For those on Marketing Hub Enterprise, the Datasets feature is worth exploring. While it might still encounter similar structural challenges with two separate date properties, it offers more advanced data manipulation capabilities that *might* provide a path for very specific edge cases.

ESHOPMAN Team Comment

This HubSpot Community discussion really highlights a common reporting need for e-commerce businesses: comparing time-series data from different date fields. While HubSpot's native builder has some limitations here, the suggested workarounds are practical. We strongly advocate for leveraging calculated properties or external tools like Looker Studio to gain the deep insights necessary for optimizing an online store. For anyone looking to launch or scale, remember that a strong e-commerce platform integrated with HubSpot is far more powerful than just a free online ecommerce website builder alone; it allows for the kind of data analysis discussed here.

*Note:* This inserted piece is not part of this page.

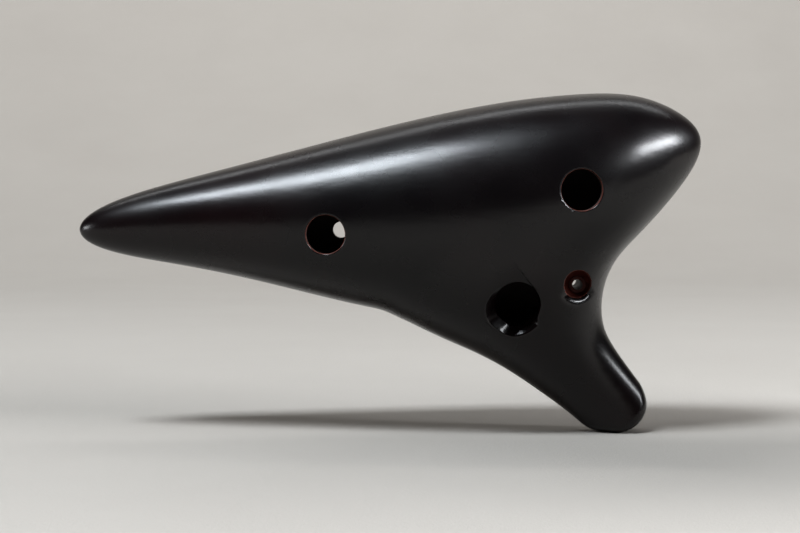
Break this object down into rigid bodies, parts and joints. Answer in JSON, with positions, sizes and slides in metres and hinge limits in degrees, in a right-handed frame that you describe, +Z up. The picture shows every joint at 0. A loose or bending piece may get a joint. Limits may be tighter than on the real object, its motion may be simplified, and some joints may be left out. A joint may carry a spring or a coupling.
{
  "type": "ocarina",
  "caption": "Transverse alto ocarina: an egg-shaped hollow body tapering to a tail, a mouthpiece with a windway, finger, thumb, sound and strap holes.",
  "frame": {"origin": "centre of the footprint, at the lowest point of the mouthpiece tip, with the instrument upright as displayed", "axes": "+X from the tail to the head, along the body; +Z up; -Y towards the thumb side with the sound hole, +Y towards the finger side; the seam of the two shells is the XZ plane"},
  "size_m": [0.17, 0.048, 0.0927],
  "materials": {
    "lacquer": "dark maroon-black satin-gloss lacquer",
    "bare_resin": "bare red-brown"
  },
  "bodies": {
    "root": {"rear_shell": "lacquer", "front_shell": "lacquer", "mouthpiece": "lacquer", "windway_block": "bare_resin", "strap_sleeve": "bare_resin"}
  },
  "joints": []
}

The bottom line from the community discussion is clear: you've likely hit a product limitation, not a setup error. While it can be frustrating, these workarounds provide viable paths to get the data visualization you need. Don't hesitate to submit a Product Ideas post to HubSpot – demand for these features drives future development!

Understanding these nuances is key to maximizing your HubSpot investment, especially when running an e-commerce operation. Whether you're using HubSpot as your CRM for an existing store or considering it for a new one, getting your data right is paramount for growth.